Troisième erreur (et cela commence à faire beaucoup) : Villepin est un homme seul, sans argent, qui ne pèse pas dans les sondages. En d'autres termes, c'est un "petit candidat", ce qui délégitimerait de facto sa volonté de se présenter. D'une part, Dominique de Villepin, en tant qu'ancien premier ministre et ancien ministre des affaires étrangères n'est pas si seul que cela : d'une, il a pu fonder un mouvement politique qui se porte tout à fait honorablement (malgré, là encore, un certain nombre d'actions de désinformation) et deux, on imagine mal qu'un personnage politique ayant exercé de si hautes fonctions n'ait pas au minimum un réseau de sympathisants ou de conseillers. De surcroît, la délégitimisation sur le seul fait de sondages pour l'instant défavorables (et à raison, puisqu'il n'était pas censé être candidat pour l'opinion publique, convaincue par les médias !) est une dérive dangereuse contre laquelle tout démocrate, quel que soit son bord politique, doit s'insurger vigoureusement. Tout candidat, de gauche comme de droite, a le droit de se présenter à l'élection présidentielle - quelles que soient les indications des sondages.

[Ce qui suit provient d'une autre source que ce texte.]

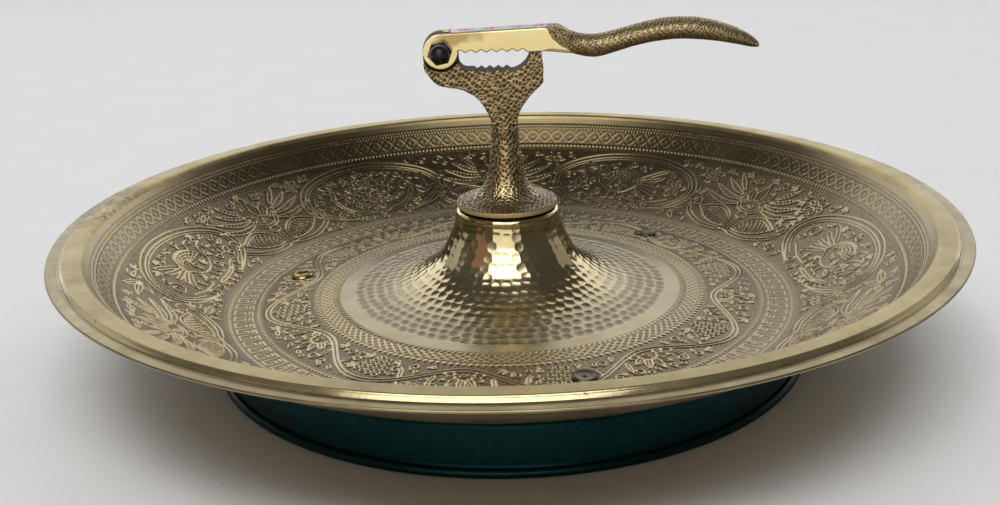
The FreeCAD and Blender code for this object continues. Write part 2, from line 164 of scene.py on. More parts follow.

Si le cas de Dominique de Villepin est si intéressant, c'est parce qu'il déchaîne énormément de hargne, ce qui est relativement paradoxal, puisqu'il n'est censé ne pas peser lourd dans les sondages. La plupart des médias semblent relayer une sorte de doute partagé (en espérant qu'il ne s'agisse pas d'une consigne), alors même que d'autres "petits candidats", comme Philippe Poutou, Nathalie Artaud ou Jean-Pierre Chevènement, ne déchaînent pas le dixième de chroniques méprisantes et assassines. Encore une fois, le problème n'est pas de vouloir ou non voter pour Dominique de Villepin ; il s'agit plutôt de se poser la question d'un traitement aussi partisan et aussi "gros" au sujet de cet homme politique. De là à penser que tout a été fait pour le dissuader de se présenter, il n'y a qu'un pas que nous ne souhaitons pas franchir, afin de ne pas tomber dans des excès que nous ne soutenons pas.